Catedral de Alexander Nevski, en Tallín.
Catedral de Alexander Nevski, en Tallín.

Riga también exhibe unos singulares mercados que aprovechan los hangares para zeppelines de la Gran Guerra. En 1914 se trunca ese ascenso. Y luego, al caer el zarismo, Letonia, Estonia y Lituania proclaman la independencia, que será reconocida por Rusia en 1920, solo para verse invadidas por Stalin en 1940 y, tras la ocupación alemana, topar de nuevo con la integración forzosa en la URSS. Los tres países experimentan una vida a saltos, en cuyo curso –hasta la nueva independencia de 1990– a la represión del nacionalismo se unió la inmigración rusificadora en Estonia y Letonia, llegando aquí a equilibrar las poblaciones y hacer de Riga una ciudad rusófona.
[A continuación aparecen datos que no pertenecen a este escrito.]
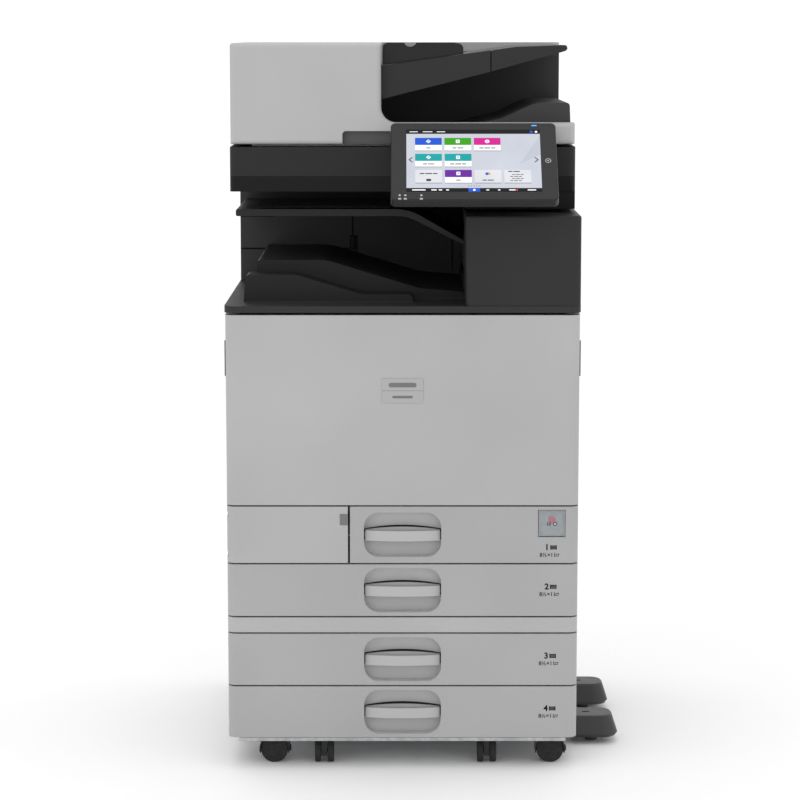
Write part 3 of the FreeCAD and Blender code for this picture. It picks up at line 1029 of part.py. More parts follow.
# original tray: a fixed part and a folding end
TRAY_UP = [(FEED_SPLIT, HOOD_Z - 1), (TRAY_SEAM, FEED_TOP - 12)]
TRAY_LOW = [(FEED_SPLIT, FEED_Z + 74), (TRAY_SEAM, FEED_TOP - 47.7)]
fixed = front([(FEED_SPLIT, TRAY_LOW[0][1], 0), (TRAY_SEAM - 0.8, TRAY_LOW[1][1], 0),
               (TRAY_SEAM - 0.8, TRAY_UP[1][1], 0),
               (FEED_SPLIT, TRAY_UP[0][1], 0)], TRAY_Y0, TRAY_Y1)
FOLD_PIN_X = TRAY_SEAM + 4.5
FOLD_PIN_Z = FEED_TOP - 17.0
FOLD_R = 4.5
FOLD_PIN_R = 2.0
fold = front([(TRAY_SEAM + 0.8, FEED_TOP - 47, 0), (FEED_HALF - 16, FEED_TOP - 13.5, 3),
              (FEED_HALF - 12, FEED_TOP - 10, 3),
              (FEED_HALF - 14, FEED_TOP - 3.5, 3), (TRAY_SEAM + 41, FEED_TOP - 6.5, 0),
              (TRAY_SEAM + 0.8, FEED_TOP - 12.3, 3)],
             TRAY_Y0, TRAY_Y1)
FOLD_ARM = 12.0
fold_arms = []
fold_slots = []
fold_bores = []
fold_pins = []
for y in (TRAY_Y0 + 40, TRAY_Y1 - 40 - FOLD_ARM):
    fold_arms.append(box(TRAY_SEAM - 2, FOLD_PIN_X, y, y + FOLD_ARM, FOLD_PIN_Z - 4, FOLD_PIN_Z + 1))
    fold_arms.append(rod_y(y, y + FOLD_ARM, FOLD_PIN_X, FOLD_PIN_Z, FOLD_R))
    fold_bores.append(rod_y(y - 1, y + FOLD_ARM + 1, FOLD_PIN_X, FOLD_PIN_Z, FOLD_PIN_R + FIT))
    fold_slots.append(box(TRAY_SEAM - 1, FOLD_PIN_X + FOLD_R + 6, y - 0.8, y + FOLD_ARM + 0.8,
                          FEED_TOP - 60, FEED_TOP))
    fold_pins.append(rod_y(y - 4, y + FOLD_ARM + 4, FOLD_PIN_X, FOLD_PIN_Z, FOLD_PIN_R))
add("original_tray", cut(fuse([fixed] + fold_arms), fold_bores))
add("original_tray_end", fuse([cut(fold, fold_slots)] + fold_pins))

# sliding document guides on the original tray
GUIDE_T = 3.0
GUIDE_X0 = FEED_SPLIT + 3.0
GUIDE_X1 = TRAY_SEAM - 46.0
GUIDE_Y0 = TRAY_Y0 + 4.0
tray_slope = (TRAY_UP[1][1] - TRAY_UP[0][1]) / (TRAY_UP[1][0] - TRAY_UP[0][0])


def tray_z(x):
    """Height of the original tray's surface."""
    return TRAY_UP[0][1] + (x - FEED_SPLIT) * tray_slope


def guide(y0, foot_sign):
    """Upright fence with a sloped foot; the foot points to the middle of the tray."""
    low0 = tray_z(GUIDE_X0) + TOUCH
    low1 = tray_z(GUIDE_X1) + TOUCH
    fence = front([(GUIDE_X0, low0, 0), (GUIDE_X1, low1, 0), (GUIDE_X1, FEED_TOP - 0.5, 9),
                   (GUIDE_X0, FEED_TOP - 0.5, 6)],
                  y0, y0 + GUIDE_T)
    notch = rod_y(y0 - 1, y0 + GUIDE_T + 1, (GUIDE_X0 + GUIDE_X1) / 2 - 20, FEED_TOP + 4, 12.0)
    foot_y0 = y0 if foot_sign > 0 else y0 - 25
    foot = front([(GUIDE_X0 + 20, tray_z(GUIDE_X0 + 20) + TOUCH, 0),
                  (GUIDE_X1 - 20, tray_z(GUIDE_X1 - 20) + TOUCH, 0),
                  (GUIDE_X1 - 20, tray_z(GUIDE_X1 - 20) + TOUCH + 2, 0),
                  (GUIDE_X0 + 20, tray_z(GUIDE_X0 + 20) + TOUCH + 2, 0)], foot_y0, foot_y0 + 25 + GUIDE_T)
    return fuse([cut(fence, notch), foot])


add("document_guide_front", guide(GUIDE_Y0, 1))
add("document_guide_rear", guide(TRAY_Y1 - 4.0 - GUIDE_T, -1))

feed_roll = [rod_y(base_y + 1, REAR_HOOD_Y + 2, FEED_ROLL_X, FEED_ROLL_Z, FEED_SHAFT_R)]
for y in (base_y + 120, base_y + 190):
    feed_roll.append(rod_y(y, y + 45, FEED_ROLL_X, FEED_ROLL_Z, FEED_ROLL_R))
add("feed_roller", fuse(feed_roll))
add("platen_sheet", box(GLASS_X0, GLASS_X1, GLASS_Y0, GLASS_Y1, SCAN_TOP + TOUCH, FEED_Z))

# ------------------------------------------------------------------ floor gear
WEB_T = 5.0
WEB_GAP = 0.5
AXLE_R = 3.0
STEM_R = 6.0
CAP_GAP = 0.8                     # between a wheel and the hood over it
HOOD_T = 2.0
MOUNT_T = 3.0
HOOD_R = WHEEL_R + CAP_GAP + HOOD_T
HOOD_HALF = WEB_T / 2 + WEB_GAP + WHEEL_T + 2.0
HOOD_TOP_HALF = math.sqrt(HOOD_R ** 2 - (BASE_Z - WHEEL_R) ** 2)     # half chord of a hood at the base plate
SWING_R = math.hypot(CASTER_TRAIL + HOOD_TOP_HALF, HOOD_HALF) + 1.5   # opening for the turning hood
REAR_CASTER_Y = BACK_Y - 70.0
REAR_LEG_W = 44.0
TWIN_T = 10.0
TWIN_GAP = 12.0
BRAKE_LEVER = 14.0


def twin_wheel(x, y, radius, width, gap, along_y):
    """Two tyres joined by an axle; the axle lies along Y or along X."""
    draw = rod_y if along_y else rod_x
    centre = y if along_y else x
    across = x if along_y else y
    tyres = []
    for sign in (-1, 1):
        inner, outer = span(sign, gap / 2, gap / 2 + width)
        tyre = draw(centre + inner, centre + outer, across, radius, radius)
        tyres.append(tyre.makeFillet(1.5, tyre.Edges))
    axle = draw(centre - gap / 2 - 1, centre + gap / 2 + 1, across, radius, AXLE_R)
    return fuse(tyres + [axle])


def swivel_hood(pivot_x, y, wheel_x):
    """Caster body: a web between the wheels, a hood over them, a brake lever and a swivel stem."""
    width = 2 * HOOD_HALF
    outer = rod_y(y - width / 2, y + width / 2, wheel_x, WHEEL_R, HOOD_R)
    room = rod_y(y - width, y + width, wheel_x, WHEEL_R, WHEEL_R + CAP_GAP)
    web = rod_y(y - WEB_T / 2, y + WEB_T / 2, wheel_x, WHEEL_R, WHEEL_R + CAP_GAP + 1)
    shell = cut(outer, room)
    body = fuse([shell, web])
    body = cut(body, box(wheel_x - 60, wheel_x + 60, y - 60, y + 60, -30, WHEEL_R - 6))
    stem = rod_z(WHEEL_R + 12, BASE_Z + BASE_T + MOUNT_T, pivot_x, y, STEM_R)
    top = rod_z(WHEEL_R + 12, BASE_Z + 3, pivot_x, y, STEM_R + 5)
    lever_x = wheel_x + math.copysign(WHEEL_R + 1, wheel_x - pivot_x)
    x0 = min(lever_x, lever_x + math.copysign(5, wheel_x - pivot_x))
    lever = box(x0 - 1, x0 + 4, y - BRAKE_LEVER / 2, y + BRAKE_LEVER / 2, WHEEL_R - 4, WHEEL_R + 3)
    body = cut(fuse([body, stem, top]), rod_y(y - width / 2 - 1, y - WEB_T / 2, wheel_x, WHEEL_R,
                                              WHEEL_R + CAP_GAP))
    body = cut(body, rod_y(y + WEB_T / 2, y + width / 2 + 1, wheel_x, WHEEL_R, WHEEL_R + CAP_GAP))
    body = fuse([body, lever])
    return cut(body, rod_y(y - 40, y + 40, wheel_x, WHEEL_R, AXLE_R + FIT))


fixed_gear = []
base_cuts = []
for name, sign in (("left", -1), ("right", 1)):
    pivot = sign * CASTER_X
    wheel_x = pivot + CASTER_TRAIL
    add("front_%s_caster" % name, swivel_hood(pivot, CASTER_Y, wheel_x))
    add("front_%s_wheels" % name, twin_wheel(wheel_x, CASTER_Y, WHEEL_R, WHEEL_T, WEB_T + 2 * WEB_GAP,
                                             True))
    base_cuts.append(rod_z(BASE_Z - 1, BASE_Z + BASE_T + 1, pivot, CASTER_Y, SWING_R))
    x0, x1 = span(sign, CASTER_X - SWING_R - 6, CASTER_X + SWING_R - 10)
    mount = box(x0, x1, CASTER_Y - 24, CASTER_Y + SWING_R + 8, BASE_Z + BASE_T, BASE_Z + BASE_T + MOUNT_T)
    fixed_gear.append(cut(mount, rod_z(BASE_Z, BASE_Z + 20, pivot, CASTER_Y, STEM_R + FIT)))

    # rear caster: straight legs on a plate under the base
    rear_x = sign * CASTER_X
    rear_gap = WEB_T + 2 * WEB_GAP
    legs = [box(rear_x - WEB_T / 2, rear_x + WEB_T / 2, REAR_CASTER_Y - REAR_LEG_W / 2,
                REAR_CASTER_Y + REAR_LEG_W / 2,
                WHEEL_R - 6, BASE_Z)]
    legs.append(box(rear_x - WEB_T / 2 - WHEEL_T - 2, rear_x + WEB_T / 2 + WHEEL_T + 2,
                    REAR_CASTER_Y - WHEEL_R,
                    REAR_CASTER_Y + WHEEL_R, BASE_Z, BASE_Z + BASE_T + 2))
    caster = fuse(legs)
    clear = WHEEL_R + CAP_GAP
    side_gap = WEB_T / 2
    for wheel_sign in (-1, 1):
        s0, s1 = span(wheel_sign, side_gap, side_gap + WHEEL_T + 4)
        caster = cut(caster, rod_x(rear_x + s0, rear_x + s1, REAR_CASTER_Y, WHEEL_R, clear))
    fixed_gear.append(cut(caster, rod_x(rear_x - 30, rear_x + 30, REAR_CASTER_Y, WHEEL_R, AXLE_R + FIT)))
    base_cuts.append(box(rear_x - WEB_T / 2 - WHEEL_T - 2, rear_x + WEB_T / 2 + WHEEL_T + 2,
                         REAR_CASTER_Y - WHEEL_R,
                         REAR_CASTER_Y + WHEEL_R, BASE_Z - 1, BASE_Z + BASE_T + 1))
    add("rear_%s_wheels" % name, twin_wheel(rear_x, REAR_CASTER_Y, WHEEL_R, WHEEL_T, rear_gap, False))

    # front support: smaller twin rollers on a post
    support_x = sign * SUPPORT_X + SUPPORT_SHIFT
    post = box(support_x - TWIN_GAP / 2 + 1, support_x + TWIN_GAP / 2 - 1, SUPPORT_Y - 15, SUPPORT_Y + 12,
               SUPPORT_R - 7, BASE_Z)
    shoe = box(support_x - 15, support_x + 15, SUPPORT_Y - 15, SUPPORT_Y + 18, BASE_Z - 3, BASE_Z)
    support = cut(fuse([post, shoe]), rod_x(support_x - 20, support_x + 20, SUPPORT_Y, SUPPORT_R,
                                            AXLE_R + FIT))
    fixed_gear.append(support)
    add("support_%s_wheels" % name, twin_wheel(support_x, SUPPORT_Y, SUPPORT_R, TWIN_T, TWIN_GAP, False))

STAB_IN = HALF - 53.5
STAB_ARM = 18.0
STAB_FLARE = 40.0
STAB_LOW = 12.0
STAB_DOME = 5.0
STAB_PAD_R = 11.0
STAB_PAD_X = HALF + 38.5
def foot_ring(y, inset, radius, z):
    """Closed outline of a foot at one height, narrowed by an inset."""
    x0 = HALF + 4
    x1 = STAB_REACH - inset
    reach = STAB_FLARE - inset
    corners = [(x0, y - reach, 8), (x1, y - reach, radius), (x1, y + reach, radius), (x0, y + reach, 8)]
    return outline(corners, lambda p: V(p.x, p.y, z))


for y in STAB_Y:
    foot = Part.makeLoft([foot_ring(y, 4, 24, STAB_LOW), foot_ring(y, 0, 26, STAB_LOW + 6),
                          foot_ring(y, 9, 22, BASE_Z + 2), foot_ring(y, 12, 20, BASE_Z + STAB_DOME)],
                         True, True)
    beam = box(STAB_IN, HALF + 20, y - STAB_ARM, y + STAB_ARM, BASE_Z - 12, BASE_Z)
    lock_slot = box(HALF + 22, HALF + 35, y - 3, y + 3, BASE_Z - 1, BASE_Z + STAB_DOME + 1)
    pad = rod_z(0, STAB_LOW, STAB_PAD_X, y, STAB_PAD_R)
    add("stabilizers", cut(fuse([foot, beam]), lock_slot), pad)
add("caster_brackets", *fixed_gear)
bank = NODES["bank_frame"][0].cut(base_cuts)
NODES["bank_frame"] = bank.Solids

# ------------------------------------------------------------------ files
# The origin is the centre of the whole machine's footprint box, on the floor.
everything = Part.makeCompound([solid for solids in NODES.values() for solid in solids])
limits = everything.optimalBoundingBox(False, False)
ORIGIN = V((limits.XMin + limits.XMax) / 2, (limits.YMin + limits.YMax) / 2, limits.ZMin)
for name, solids in NODES.items():
    shape = solids[0] if len(solids) == 1 else Part.makeCompound(solids)
    shape.translate(-ORIGIN)
    shape.exportStep("parts/%s.step" % name)
print("%d nodes, origin at %.4f %.4f %.4f" % (len(NODES), ORIGIN.x, ORIGIN.y, ORIGIN.z))
print("size %.2f x %.2f x %.2f mm" % (limits.XLength, limits.YLength, limits.ZLength))
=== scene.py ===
import math

import bmesh
import bpy
from mathutils import Euler, Matrix, Vector


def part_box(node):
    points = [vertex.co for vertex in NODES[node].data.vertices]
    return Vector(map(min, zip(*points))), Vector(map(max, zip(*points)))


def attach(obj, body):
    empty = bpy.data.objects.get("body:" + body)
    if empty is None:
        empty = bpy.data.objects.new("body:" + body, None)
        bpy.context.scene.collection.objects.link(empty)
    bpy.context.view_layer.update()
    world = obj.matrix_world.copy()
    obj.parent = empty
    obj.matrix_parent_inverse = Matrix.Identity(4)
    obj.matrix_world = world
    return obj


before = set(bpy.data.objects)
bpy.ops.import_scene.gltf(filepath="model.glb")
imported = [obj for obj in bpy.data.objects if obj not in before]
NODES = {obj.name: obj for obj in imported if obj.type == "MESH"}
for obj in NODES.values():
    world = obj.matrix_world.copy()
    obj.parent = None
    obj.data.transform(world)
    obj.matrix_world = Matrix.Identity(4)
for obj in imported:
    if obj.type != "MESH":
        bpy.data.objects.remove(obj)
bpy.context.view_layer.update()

MM = 0.001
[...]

A pesar de las restricciones para el acceso de rusos a la nacionalidad, el partido dominante en Riga es el ruso de la Concordia, primero también en las parlamentarias, aun cuando aquí le frena la unión de partidos letones.

Frente a Rusia

Ser pequeño tiene sus inconvenientes si Rusia es el vecino. El exponente arquitectónico de mayor relieve en Letonia, el hermoso palacio barroco de Rondale (Ruhe Tal, valle del descanso), diseñado por Francesco Rastrelli, creador del Palacio de Invierno, fue sede transitoria del gran ducado de Curlandia. El duque se hizo retratar con aires de monarca a fines del XVIII; de nada le valió ante la anexión rusa de 1795.
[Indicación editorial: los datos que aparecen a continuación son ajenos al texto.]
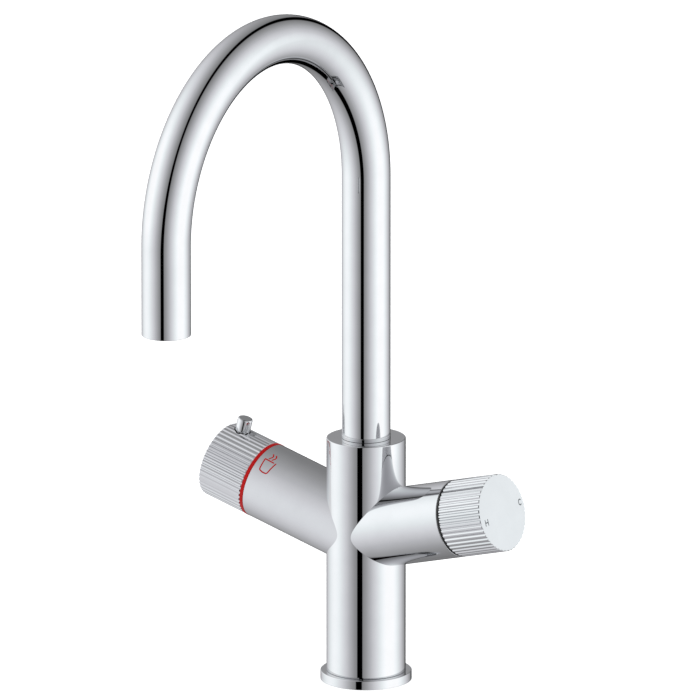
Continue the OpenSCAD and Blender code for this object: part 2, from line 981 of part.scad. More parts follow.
module boiling_valve_body() {
    chamber_end_t = boiling_flange_t + flange_h + disc_gap;
    color(brass_colour)
        difference() {
            on_arm(boiling) {
                translate([0, 0, boiling_disc_t])
                    cylinder(r = valve_r, h = shoulder_t(boiling) - boiling_disc_t);
                translate([0, 0, shoulder_t(boiling)])
                    cylinder(r = knob_bore_r - valve_hex_inset, h = valve_flange_h, $fn = 6);
                translate([0, 0, shoulder_t(boiling)])
                    cylinder(r = sleeve_r0 - ring_lip, h = neck_h);
            }
            on_arm(boiling) {
                translate([0, 0, boiling_disc_t - over])
                    cylinder(r = valve_chamber_r, h = chamber_end_t - boiling_disc_t + over);
                translate([0, 0, boiling_disc_t])
                    cylinder(r = boiling_spindle_r + run, h = boiling_arm_len);
            }
        }
}

// Sleeve fixed to the arm. The button's stem runs in its slot, whose ends stop the knob.
module lock_sleeve() {
    foot_t = shoulder_t(boiling) + valve_flange_h;
    sleeve_h = button_t + slot_half + sleeve_end_h - foot_t;
    color(brass_colour)
        at_t(boiling, foot_t)
            difference() {
                union() {
                    cylinder(r = knob_bore_r - seat, h = sleeve_flange_h);
                    cylinder(r = sleeve_r1, h = sleeve_h);
                }
                translate([0, 0, -over])
                    cylinder(r = sleeve_r0, h = sleeve_h + 2 * over);
                translate([0, 0, button_t - foot_t - slot_half])
                    rotate([0, 0, -boiling_turn - slot_end])
                        rotate_extrude(angle = boiling_turn + 2 * slot_end)
                            translate([sleeve_r0 - over / 2, 0])
                                square([sleeve_r1 - sleeve_r0 + over, 2 * slot_half]);
            }
}

module boiling_spindle() {
    spindle(boiling, boiling_disc_r - seat, boiling_flange_t, boiling_drive_x);
}

module boiling_hub() {
    color(plastic_colour)
        difference() {
            hub(boiling);
            at_button()
                translate([0, 0, hub_boss_x])
                    cylinder(r = button_boss_r + seat, h = knob_bore_r);
        }
}

module boiling_hub_screw() {
    hub_screw(boiling);
}

module boiling_grub_screw() {
    grub_screw(boiling);
}

// The knob's inside carries a boss that guides the button
module boiling_knob() {
    color(chrome_colour)
        difference() {
            union() {
                knob_shell(boiling);
                at_button()
                    translate([0, 0, guide_x + guide_flange_h])
                        cylinder(r = button_boss_r, h = knob_bore_r + over - guide_x - guide_flange_h);
            }
            at_button()
                cylinder(r = button_r + button_play, h = arm_r + over);
            at_button()
                translate([0, 0, knob_bore_r])
                    cylinder(r = button_r + button_gap, h = knob_wall + over);
        }
}

// Child lock

// Plug in the boss that guides the stem and carries the spring
module button_guide() {
    color(brass_colour)
        at_button()
            translate([0, 0, guide_x])
                difference() {
                    union() {
                        cylinder(r = button_boss_r, h = guide_flange_h);
                        cylinder(r = button_r, h = guide_flange_h + guide_spigot_h);
                    }
                    translate([0, 0, -over])
                        cylinder(r = stem_r + run, h = guide_flange_h + guide_spigot_h + 2 * over);
                }
}

module lock_button() {
    top = button_top_x - button_foot_x;
    centre = [button_r - button_round, top - button_round];
    arc = [for (a = [0 : 15 : 90]) centre + button_round * [cos(a), sin(a)]];
    color(chrome_colour)
        at_button()
            difference() {
                union() {
                    translate([0, 0, button_foot_x])
                        rotate_extrude()
                            polygon(concat([[0, 0], [button_r, 0]], arc, [[0, top]]));
                    translate([0, 0, stem_tip_x])
                        cylinder(r = stem_r, h = button_foot_x - stem_tip_x + over);
                }
                translate([0, 0, circlip_x - seat])
                    tube(stem_r - circlip_groove, stem_r + over, circlip_h + 2 * seat);
            }
}

module button_circlip() {
    color(steel_colour)
        at_button()
            translate([0, 0, circlip_x])
                difference() {
                    tube(stem_r - circlip_groove + seat, circlip_r, circlip_h);
                    translate([0, -stem_r / 2, -over])
                        cube([circlip_r + over, stem_r, circlip_h + 2 * over]);
                }
}

// Helical spring as one swept tube of six sides
spring_sides = 6;
spring_rings_a_curl = 8;
spring_rings = spring_curls * spring_rings_a_curl;
spring_coil_r = (stem_r + button_r) / 2 - spring_wire / 8;
spring_pitch = (spring_len - spring_wire - 2 * seat) / spring_curls;

function spring_point(i, j) =
    let (
        turn = 360 * i / spring_rings_a_curl,
        around = 360 * j / spring_sides,
        r = spring_coil_r + spring_wire / 2 * cos(around),
        z = seat + spring_wire / 2 + spring_pitch * i / spring_rings_a_curl + spring_wire / 2 * sin(around)
    )
    [r * cos(turn), r * sin(turn), z];

module button_spring() {
    n = spring_sides;
    points = [for (i = [0 : spring_rings]) for (j = [0 : n - 1]) spring_point(i, j)];
    sides = [
        for (i = [0 : spring_rings - 1])
            for (j = [0 : n - 1])
                let (a = i * n + j, b = i * n + (j + 1) % n)
                    for (f = [[a, a + n, b], [b, a + n, b + n]]) f
    ];
    caps = [
        [for (j = [0 : n - 1]) j],
        [for (j = [n - 1 : -1 : 0]) spring_rings * n + j]
    ];
    color(steel_colour)
        at_button()
            translate([0, 0, spring_seat_x])
                polyhedron(points = points, faces = concat(sides, caps));
}

tap_body();
base_flange();
base_gasket();
hose_connector_block();
connector_o_rings();
upper_spout_bush();
lower_spout_bush();
spout_retaining_screw();
spout_foot();
spout_tube();
spout_o_rings();
boiling_hose();
aerator_housing();
aerator_insert();
boiling_nozzle();
mixer_glide_ring();
mixer_port_seal();
mixer_cartridge_base();
mixer_fixed_disc();
mixer_moving_disc();
mixer_cartridge_housing();
mixer_cartridge_nut();
mixer_spindle();
mixer_hub();
mixer_hub_screw();
mixer_grub_screw();
mixer_knob();
boiling_ring();
boiling_port_seal();
boiling_fixed_disc();
boiling_moving_disc();
boiling_valve_body();
lock_sleeve();
boiling_spindle();
boiling_hub();
boiling_hub_screw();
boiling_grub_screw();
boiling_knob();
button_guide();
lock_button();
button_circlip();
button_spring();
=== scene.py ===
import logging
import math
from collections.abc import Sequence
from dataclasses import dataclass
from enum import Enum

import bpy
import numpy as np
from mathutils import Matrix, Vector


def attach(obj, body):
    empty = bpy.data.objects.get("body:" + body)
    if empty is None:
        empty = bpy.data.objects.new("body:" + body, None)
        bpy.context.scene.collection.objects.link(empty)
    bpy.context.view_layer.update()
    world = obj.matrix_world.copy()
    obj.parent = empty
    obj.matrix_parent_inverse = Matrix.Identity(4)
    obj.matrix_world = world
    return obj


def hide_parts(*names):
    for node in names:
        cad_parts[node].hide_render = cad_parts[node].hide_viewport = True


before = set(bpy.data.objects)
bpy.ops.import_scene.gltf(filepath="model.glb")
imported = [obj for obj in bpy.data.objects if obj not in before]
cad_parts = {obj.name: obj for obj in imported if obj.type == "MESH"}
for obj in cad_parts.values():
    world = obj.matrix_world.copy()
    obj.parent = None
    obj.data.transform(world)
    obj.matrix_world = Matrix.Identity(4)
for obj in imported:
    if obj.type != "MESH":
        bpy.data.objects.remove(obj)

# Looks of a boiling water tap: a chromed column with two sloping arms, a swivelling
# gooseneck spout, two fluted knobs and a child-lock button. All lengths here are in
# millimetres, and angles in radians unless said otherwise, in the CAD's frame: origin
# under the middle of the base, +Z up, spout towards -Y.

LOG = logging.getLogger("boiling_tap")
MM = 0.001


class Side(Enum):
    """The arm that a piece lies on, with the sign of its world X direction."""

    MIXER = 1
    BOILING = -1


@dataclass(frozen=True)
class ArmSizes:
    """Where an arm ends along its axis, how deep its cup is, and its valve bore's radius."""

    end: float
    cup_depth: float
    valve_bore: float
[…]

En otra ocasión, el dominio soviético tuvo en 1940 consecuencias más trágicas: el último palacio Art Nouveau de la actual Avenida de la Libertad, la Casa de la Esquina, sirvió de centro de torturas y ejecuciones de la NKVD.

El intenso crecimiento económico de los tres estados no ha restañado todas las heridas ni resuelto el problema de las minorías rusas. Especialmente en Estonia, donde la población rusa se concentra en Narva, junto a la frontera, y las restricciones a la ciudadanía son mayores. El rechazo al idioma ruso es mayor que en Letonia, mientras nuevos edificios espectaculares aíslan a la ciudad vieja, de estampa hanseática. Hoy es reducto de turistas, que adquieren artesanía y degustan la carne de reno en la calle Rastakaevu. Los brocantes rebosan de recuerdos nazis.

Cementerio en Vilnius.
Cementerio en Vilnius.

En Vilnius, también con una atractiva ciudad vieja y bellas iglesias, como la de Santa Ana, el protagonista es el vacío, un gueto que hasta 1941 albergaba a los casi 60.000 judíos de la ‘Jerusalén del Norte’, casi totalmente exterminados. Aquí tuvieron participación los lituanos, los cuales a su vez habían sido deportados y asesinados en 1940-1 por los ocupantes soviéticos. Hay por ello tensión en los lugares de memoria, con el oficial Museo del genocidio, casi en su totalidad lituano, incorporando una estremecedora cárcel de la NKVD. El pequeño museo del Holocausto queda fuera. Contrapunto utópico: la República de artistas de Uzupis a orillas del río.

El turismo abunda en una ciudad atractiva, de corte centroeuropeo, donde cabe degustar el venado y el oso en la Ciudad Vieja. A unos kilómetros se alza Trakai, con un castillo de cuento de hadas en su isla y su lago. Muy lejos de esa revolución que en 1917 cambió a los tres países.